Ha impiegato circa 6 anni Istvàn Madarassy per compiere la sua “Divina Commedia”, leggendo e rielaborando nel crogiuolo della sua mente e della sua anima le parole “alate” di Dante, scolpendo col calore della fiamma e plasmando il rame, perché rimandasse i patimenti e il sofferto cammino dell’Inferno, il riverbero rosso e il desiderio di salvezza del Purgatorio, lo splendore dell’oro e la gloria esultante, corale dei cieli del Paradiso.
Osservando questo percorso creativo, tre sono le chiavi interpretative, tre gli elementi simbolici che caratterizzano tutta la sua Divina Commedia: la luce, il suono, le persone.
I canti infernali sono rappresentati con un fondo scuro, spesso opaco, sul quale risaltano varie sfumature di colore e ombre arse di aloni ossidati. La materia qui prevale sullo spirito, incatena le anime dannate ad una cupa eternità di solitudine. Regna ovunque il silenzio di una speranza soffocata, talvolta interrotto da un grido vuoto, fatto di braccia in alto protese, come nella tavola con la nave di Ulisse nel suo “folle volo”. S’avverte un’inquieta disarmonia, le figure umane, poche e disgiunte, sono spesso in equilibrio precario, le forme sono incomplete, e talvolta parlano solo mani che raccontano d’affanno e paura senza mai pace. Nel Purgatorio il fondo è rosso dell’appassionata brama di Dio e del fervido pentimento, le figure sono rappresentate più numerose e spesso in dialogo tra loro. Il grido bestiale o il silenzio di disperazione sono mutati in comunione e conversazione. Le teste sono spesso rivolte in alto e le composizioni, dove prevalgono questi azzurri cangianti, trasmettono un senso di moto ordinato. Dante e Beatrice sono in più immagini insieme e il legame d’amore è forza che fa ascendere, sospingendo in alto. Finchè, ecco il Paradiso, dal fondo oro che rimanda la luce, dove le anime sembrano danzare e cantare rivolte “in excelsis Deo”. Le tavole s’affollano di cori angelici, d’accordi armoniosi. Nello splendore, s’accendono tutti i colori. La materia del rame è trasfigurata in un tripudio iridato, sfolgorante fino al culmine della visione trinitaria fatta di rosso, blu e oro che si vanno mutando uno nell’altro per significare l’Uno e trino di Padre, Figlio e Spirito Santo. Dopo il cammino della Fede, faticoso nelle tenebre infernali, dopo il fremito della speranza trattenuto ancora dal fardello dei peccati da “purgare”, si giunge al massimo di luce, alla musica dei cori angelici, al perfetto accordo che è Carità, è Dio.
Dante doveva restituire a parole un’apparizione sublime e ineffabile, Madarassy tradurre visivamente, con la materia plasmata e scaldata, le visioni sempre più inesprimibili, spirituali del poeta.

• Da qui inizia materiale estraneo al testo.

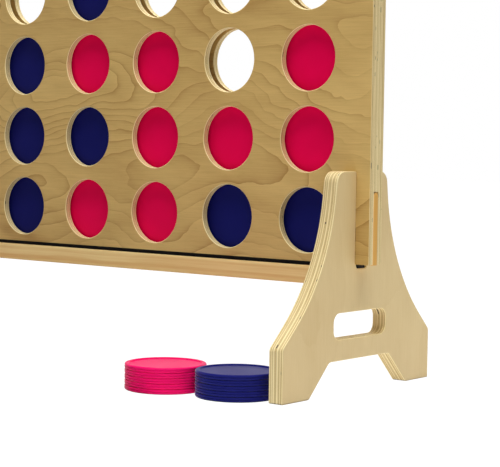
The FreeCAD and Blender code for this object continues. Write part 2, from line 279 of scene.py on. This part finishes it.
def solid_wood(name, colours, grain_axis, seed):
    """Planed solid wood with straight grain along one axis."""
    g = Graph(name)
    others = [axis for axis in "xyz" if axis != grain_axis]
    along = g.axis[grain_axis]
    bend = g.noise(g.vector(g.times(along, 2.2), 0.0, seed), 1.0, 2.0, 0.5)
    a = g.add(g.axis[others[0]], g.times(bend, 0.012))
    b = g.add(g.axis[others[1]], g.times(bend, 0.018))
    rings = g.noise(g.vector(g.times(along, 0.9), g.times(a, 130.0), g.times(b, 150.0)), 1.0, 1.0, 0.4)
    fibre = g.noise(g.vector(g.times(along, 18.0), g.times(a, 800.0), g.times(b, 800.0)), 1.0, 3.0, 0.6)
    amount = g.add(g.range(rings, 0.35, 0.65, 0.0, 0.7), g.swing(fibre, 0.12))
    colour = g.mix(g.math("ADD", amount, 0.12, clamp=True), *colours)
    g.bump(fibre, WOOD_RELIEF)
    return g.finish(colour, g.range(fibre, 0.2, 0.8, 0.42, 0.56), WOOD_SPECULAR)


# ---------------------------------------------------------------- plastic and metal
PLASTIC_RELIEF = 0.04 * MM
STEEL_RELIEF = 0.03 * MM
SATIN = (0.36, 0.44)          # lowest and highest roughness
MATT = (0.55, 0.65)


def moulded_plastic(name, base, deep, roughness, specular, bloom):
    """Moulded plastic: faint flow marks, fine grained surface and small handling scuffs."""
    g = Graph(name)
    flow = g.noise(g.place, 22.0, 3.0, 0.5)
    grain = g.noise(g.place, 1600.0, 2.0, 0.6)
    drawn = g.vector(g.times(g.axis["x"], 420.0), g.axis["y"], g.times(g.axis["z"], 34.0))
    scuff = g.noise(drawn, 1.0, 3.0, 0.7)
    marks = g.range(scuff, 0.60, 0.72)
    colour = g.mix(g.range(flow, 0.3, 0.7), base, deep)
    rough = g.add(g.range(flow, 0.3, 0.7, *roughness), g.times(marks, 0.10))
    g.bump(grain, PLASTIC_RELIEF)
    g.veil(bloom, 0.25)
    return g.finish(colour, rough, specular)


def zinc_steel(name):
    """Zinc-plated steel, brushed and a little mottled."""
    g = Graph(name)
    drawn = g.vector(g.times(g.axis["x"], 2500.0), g.axis["y"], g.times(g.axis["z"], 300.0))
    brushed = g.noise(drawn, 1.0, 2.0)
    patch = g.noise(g.place, 260.0, 2.0)
    colour = g.mix(g.range(patch, 0.35, 0.65), paint(0.62, 0.61, 0.56), paint(0.46, 0.45, 0.40))
    g.shader.inputs["Metallic"].default_value = 1.0
    g.bump(brushed, STEEL_RELIEF)
    return g.finish(colour, g.range(brushed, 0.3, 0.7, 0.30, 0.45), 0.5)


def wear(node, material):
    """Puts one material on a CAD node."""
    slots = NODES[node].data.materials
    slots.clear()
    slots.append(material)


def dress_frame():
    """Materials of every CAD node but the discs."""
    for node, seed in (("front_panel", 2.0), ("back_panel", 19.0)):
        wear(node, plywood(node, HONEY, PANEL_FIGURE, "y", "x", PANEL_PLIES, seed))
    for node, seed in (("left_leg", 31.0), ("right_leg", 43.0)):
        wear(node, plywood(node, CREAM, LEG_FIGURE, "x", "z", LEG_PLIES, seed))
    uprights = [name for name in NODES if name.startswith("column_divider") or name.endswith("_end_spacer")]
    for number, node in enumerate(sorted(uprights)):
        wear(node, plywood(node, CREAM, BAR_FIGURE, "y", "z", PANEL_PLIES, 60.0 + number))
    for node, seed in (("front_rail", 5.0), ("back_rail", 6.0)):
        wear(node, solid_wood(node + "_wood", RAIL_WOOD, "x", seed))
    wear("slider_grip", solid_wood("grip_wood", GRIP_WOOD, "z", 9.0))
    wear("rail_dowels", solid_wood("dowel_wood", DOWEL_WOOD, "x", 13.0))
    black, worn_black = paint(0.004, 0.004, 0.004), paint(0.007, 0.006, 0.006)
    wear("release_slider", moulded_plastic("slider_black", black, worn_black, MATT, 0.10, 0.0))
    wear("panel_screws", zinc_steel("zinc_steel"))


# ---------------------------------------------------------------- discs
DISC_SEGMENTS = 96
RIM_WIDTH = 6.4 * MM
RIM_ROUND = 2.5 * MM          # outer rounding of the rim, top and bottom
SEAM_HALF = 0.7 * MM          # half width of the seam round the disc's edge
SEAM_DEPTH = 0.9 * MM
RIM_INNER_ROUND = 1.3 * MM
FACE_DEPTH = 2.0 * MM         # face below the rim


def quarter(centre_r, centre_h, radius, start, end, steps=5):
    """Points (radius from the axis, height) on an arc, angles in degrees."""
    points = []
    for i in range(steps + 1):
        angle = math.radians(start + (end - start) * i / steps)
        points.append((centre_r + radius * math.cos(angle), centre_h + radius * math.sin(angle)))
    return points


def disc_profile(radius, thick):
    """Half outline of a disc above its middle plane, from the axis outwards."""
    top = thick / 2
    face = top - FACE_DEPTH
    inner = radius - RIM_WIDTH
    points = [(inner * share, face) for share in (0.25, 0.5, 0.75, 0.93)]
    points += quarter(inner - 0.8 * MM, face + 0.6 * MM, 0.6 * MM, -90, -10, 3)
    points += quarter(inner + RIM_INNER_ROUND, top - RIM_INNER_ROUND, RIM_INNER_ROUND, 170, 90, 4)
    points += quarter(radius - RIM_ROUND, top - RIM_ROUND, RIM_ROUND, 90, 0, 6)
    points.append((radius, SEAM_HALF * 1.4))
    points.append((radius - SEAM_DEPTH * 0.2, SEAM_HALF))
    points.append((radius - SEAM_DEPTH, SEAM_HALF * 0.3))
    return points


def disc_mesh(name, radius, thick):
    """Moulded disc about the Z axis, middle plane at zero."""
    upper = disc_profile(radius, thick)
    lower = [(r, -h) for r, h in reversed(upper)]
    outline = upper + lower
    build = bmesh.new()
    rings = []
    for r, h in outline:
        ring = []
        for i in range(DISC_SEGMENTS):
            angle = math.tau * i / DISC_SEGMENTS
            ring.append(build.verts.new((r * math.cos(angle), r * math.sin(angle), h)))
        rings.append(ring)
    for ring, following in zip(rings, rings[1:]):
        for i in range(DISC_SEGMENTS):
            j = (i + 1) % DISC_SEGMENTS
            build.faces.new((ring[i], following[i], following[j], ring[j]))
    for ring, height in ((rings[0], outline[0][1]), (rings[-1], outline[-1][1])):
        middle = build.verts.new((0, 0, height))
        for i in range(DISC_SEGMENTS):
            build.faces.new((middle, ring[i], ring[(i + 1) % DISC_SEGMENTS]))
    bmesh.ops.recalc_face_normals(build, faces=build.faces)
    mesh = bpy.data.meshes.new(name)
    build.to_mesh(mesh)
    build.free()
    mesh.shade_smooth()
    return mesh


def body_of_node(node):
    bodies = frame["record"]["behaviour"]["bodies"]
    return next(body for body, members in bodies.items() if node in members)


def add_disc(name, node, place, material):
    """One moulded disc that stands for (part of) a CAD node."""
    low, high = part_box(node)
    radius = (high - low).z / 2 if "_disc_c" in node else (high - low).y / 2
    mesh = disc_mesh(name, radius, DISC_THICK)
    mesh.transform(place)
    mesh.materials.append(material)
    piece = bpy.data.objects.new(name, mesh)
    bpy.context.scene.collection.objects.link(piece)
    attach(piece, body_of_node(node))
    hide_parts(node)


DISC_COLOURS = {                # start of a node's name: material, base and deeper colour
    "pink_disc": ("pink_plastic", paint(0.90, 0.0006, 0.084), paint(0.85, 0.0005, 0.076)),
    "navy_disc": ("navy_plastic", paint(0.0060, 0.0075, 0.118), paint(0.0050, 0.0062, 0.102)),
    # The stacked discs are the same plastic as the discs in the board. They are painted lighter and bluer
    # to stand in for the stronger light and glancing reflections on the stacks: painted light.
    "pink_s": ("pink_plastic_stacked_painted_lit", paint(0.97, 0.0070, 0.165), paint(0.93, 0.0055, 0.150)),
    "navy_s": ("navy_plastic_stacked_painted_lit", paint(0.0120, 0.0145, 0.165), paint(0.0100, 0.0120, 0.148)),
}
PLASTIC_SPECULAR = 0.05
PLASTIC_BLOOM = 0.6


def add_discs():
    """Moulded discs in place of all CAD discs, each turned at random about its axis."""
    plastics = {}
    for start, (name, base, deep) in DISC_COLOURS.items():
        plastics[start] = moulded_plastic(name, base, deep, SATIN, PLASTIC_SPECULAR, PLASTIC_BLOOM)
    rng = random.Random(4)
    for node in DISC_NODES:
        material = next(plastic for start, plastic in plastics.items() if node.startswith(start))
        low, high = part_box(node)
        middle = (low + high) / 2
        turn = Matrix.Rotation(rng.uniform(0, math.tau), 4, "Z")
        if "_disc_c" in node:
            upright = Matrix.Rotation(math.pi / 2, 4, "X")
            add_disc(node + "_moulded", node, Matrix.Translation(middle) @ upright @ turn, material)
            continue
        count = round((high - low).z / DISC_THICK)
        for level in range(count):
            centre = Vector((middle.x, middle.y, low.z + (level + 0.5) * DISC_THICK))
            name = node + "_moulded" if count == 1 else "%s_moulded_%d" % (node, level + 1)
            add_disc(name, node, Matrix.Translation(centre) @ turn, material)


# ---------------------------------------------------------------- studio
def soft_light(name, place, aim, width, height, power):
    """Rectangular light that the camera does not see; sizes in metres, power in watts."""
    data = bpy.data.lights.new(name, "AREA")
    data.shape = "RECTANGLE"
    data.size, data.size_y = width, height
    data.energy = power
    lamp = bpy.data.objects.new(name, data)
    lamp.location = place
    lamp.rotation_euler = (Vector(aim) - Vector(place)).to_track_quat("-Z", "Y").to_euler()
    lamp.visible_camera = False
    bpy.context.scene.collection.objects.link(lamp)


FLOOR_REACH = 12.0
FLOOR_GREYS = [paint(0.57, 0.57, 0.57), paint(0.55, 0.55, 0.55)]
FLOOR_SHINE = 1.16            # strength of the white that the camera sees
FLOOR_WHITE = 0.88            # its share; the rest takes the light and shadows
WORLD_LIT = 0.02
LIGHTS = (                    # name, place, aim, width, height, watts
    ("top_front", (0.5, -0.40, 2.7), (0.5, -0.399, 0.0), 2.4, 2.0, 100),
    ("top_back", (0.3, 0.9, 2.5), (0.3, 0.899, 0.0), 2.0, 1.0, 36),
    ("top_right", (1.9, -0.2, 2.3), (1.899, -0.2, 0.0), 1.0, 1.6, 5),
    ("card_right", (1.05, 0.0, 0.001), (1.05, 0.001, 1.0), 1.4, 0.9, 2.4),
    ("card_front", (0.4, -0.75, 0.001), (0.4, -0.749, 1.0), 1.6, 0.8, 2.2),
    ("card_foot", (0.74, 0.0, 0.001), (0.74, 0.001, 1.0), 0.5, 0.3, 0.75),
)


def studio_floor():
    """Plain white sweep: white to the eye with a faint trace of the shadows, pale to the light."""
    mesh = bpy.data.meshes.new("floor")
    corners = [(x * FLOOR_REACH, y * FLOOR_REACH, 0) for x, y in ((-1, -1), (1, -1), (1, 1), (-1, 1))]
    mesh.from_pydata(corners, [], [(0, 1, 2, 3)])
    floor = bpy.data.objects.new("floor", mesh)
    bpy.context.scene.collection.objects.link(floor)
    g = Graph("floor_white")
    mesh.materials.append(g.finish(g.mix(g.noise(g.place, 3.0, 2.0), *FLOOR_GREYS), 0.9, 0.1))
    shine = g.tree.nodes.new("ShaderNodeEmission")
    shine.inputs["Strength"].default_value = FLOOR_SHINE
    path = g.tree.nodes.new("ShaderNodeLightPath")
    either = g.tree.nodes.new("ShaderNodeMixShader")
    g.put(either.inputs[0], g.times(path.outputs["Is Camera Ray"], FLOOR_WHITE))
    g.put(either.inputs[1], g.shader.outputs["BSDF"])
    g.put(either.inputs[2], shine.outputs[0])
    output = next(node for node in g.tree.nodes if node.type == "OUTPUT_MATERIAL")
    g.put(output.inputs["Surface"], either.outputs[0])


def studio_world():
    """White backdrop: it hardly lights the piece, and shows in glancing reflections."""
    world = bpy.data.worlds.new("studio")
    world.use_nodes = True
    tree = world.node_tree
    tree.nodes.clear()
    path = tree.nodes.new("ShaderNodeLightPath")
    seen = tree.nodes.new("ShaderNodeMath")
    seen.operation = "MAXIMUM"
    tree.links.new(path.outputs["Is Camera Ray"], seen.inputs[0])
    tree.links.new(path.outputs["Is Glossy Ray"], seen.inputs[1])
    strength = tree.nodes.new("ShaderNodeMath")
    strength.operation = "MAXIMUM"
    strength.inputs[1].default_value = WORLD_LIT
    tree.links.new(seen.outputs[0], strength.inputs[0])
    backdrop = tree.nodes.new("ShaderNodeBackground")
    backdrop.inputs["Color"].default_value = (1, 1, 1, 1)
    tree.links.new(strength.outputs[0], backdrop.inputs["Strength"])
    output = tree.nodes.new("ShaderNodeOutputWorld")
    tree.links.new(backdrop.outputs[0], output.inputs["Surface"])
    bpy.context.scene.world = world


def studio():
    """Floor, backdrop, lights and plain colour settings."""
    studio_floor()
    studio_world()
    for light in LIGHTS:
        soft_light(*light)
    settings = bpy.context.scene.view_settings
    settings.view_transform = "Standard"
    settings.look = "None"


# ---------------------------------------------------------------- camera
SENSOR = 36.0                 # millimetres
LENS = 113.26                 # millimetres
SHIFT_X = 0.0012              # of the picture's width
SHIFT_Y = -0.0006
YAW = math.radians(38.726)    # turned from +Y towards -X
PITCH = math.radians(3.257)   # looking down
ROLL = math.radians(0.825)
FROM_WINDOW = Vector((1.3950, -1.8719, 0.1119))   # from the lowest right-hand window's front


def add_camera():
    """Camera placed from the window and turned by yaw, pitch and roll."""
    data = bpy.data.cameras.new("camera")
    data.lens = LENS
    data.sensor_width = SENSOR
    data.shift_x = SHIFT_X
    data.shift_y = SHIFT_Y
    ahead = Vector((-math.sin(YAW) * math.cos(PITCH), math.cos(YAW) * math.cos(PITCH), -math.sin(PITCH)))
    level = Vector((math.cos(YAW), math.sin(YAW), 0.0))
    above = level.cross(ahead)
    right = level * math.cos(ROLL) + above * math.sin(ROLL)
    up = above * math.cos(ROLL) - level * math.sin(ROLL)
    camera = bpy.data.objects.new("camera", data)
    turn = Matrix((right, up, -ahead)).transposed().to_4x4()
    camera.matrix_world = Matrix.Translation(WINDOW_7_1 + FROM_WINDOW) @ turn
    bpy.context.scene.collection.objects.link(camera)
    bpy.context.scene.camera = camera


add_camera()
dress_frame()
add_discs()
studio()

Quello che conta e che resta non sono però le immagini concrete, ma l’emozione che restituiscono, il sussurro dell’invisibile che passa da anima a anima.
E con questa emozione entra in noi la Verità. Che è poi tutta in quell’ultima frase del Paradiso dantesco: “l’Amor che move il Sole e l’altre stelle.”